U.S. patent application Ser. No. 10/620,769 also teaches a method of controlling the synchronized USB clock frequency by manufacture of a special USB host controller with local clock of precisely controlled reference frequency. Such a system would then produce a USB data stream with 1 kHz SOF clock accuracy of a few parts per million. This device is likely to be too costly to see widespread implementation in the highly competitive personal computer market; further, systems such as laptop computers and PDAs (personal digital assistants) have no provision to add on an aftermarket USB host controller.
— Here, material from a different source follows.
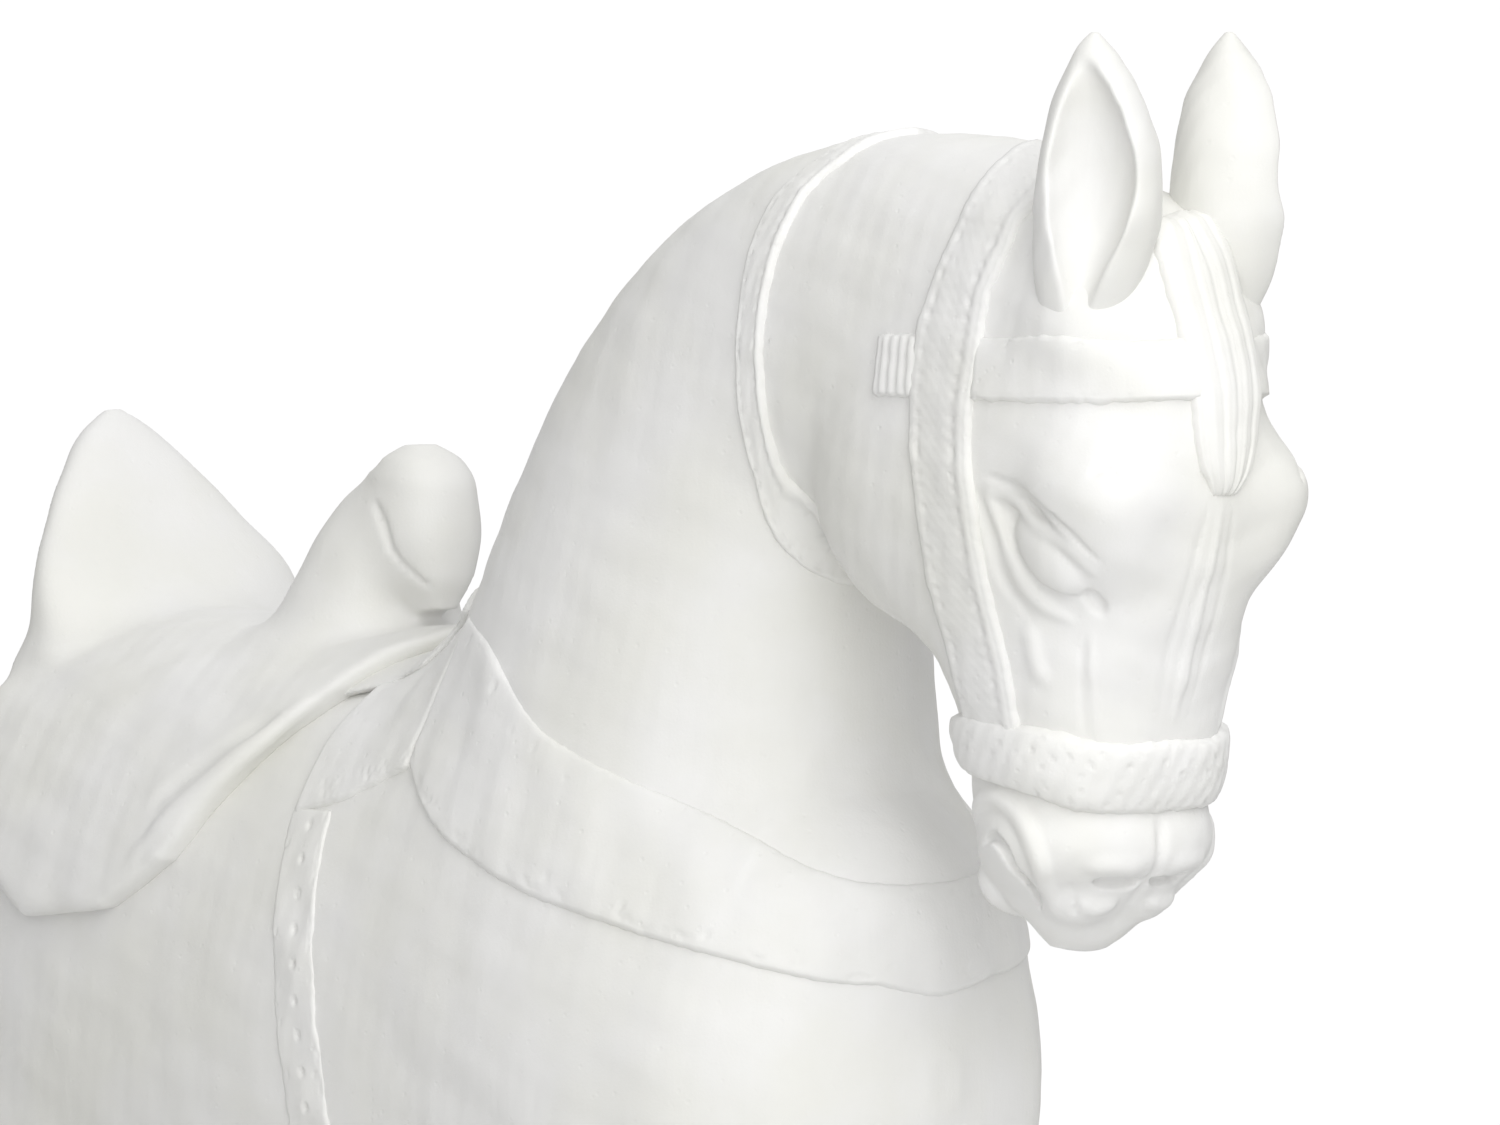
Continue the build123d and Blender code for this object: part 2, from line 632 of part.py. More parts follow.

U.S. Pat. No. 6,226,701 (Chambers et al.) discloses a system for time-stamping real-time events within a USB, employing multiple counters and comparing elapsed time since USB SOF packets. This system requires a counter in both the USB device and the USB Host Controller to be activated by SOF tokens. The counter in the device is activated by the external event and stopped by the next SOF. The counter in the Host controller is reset and started by each SOF. The USB host controller interrogates the peripheral device which transfers data to the host controller indicating (i) that an event has occurred, and (ii) the time before start of frame value of the first timer. The USB host controller interrupts the host processor and transfers to it the data related to the peripheral device. In this way the system of this document can determine the elapsed time since the external event occurred and the processor read the second timer.
However, while the system of Chambers et al. can perform basic event time-stamping, it requires a specific hardware implementation of the USB Host Controller and is therefore not compatible with a generic implementation of USB. Furthermore, that system relies on PC interrupt features and the associated timing restrictions of the real-time clock of the Host PC.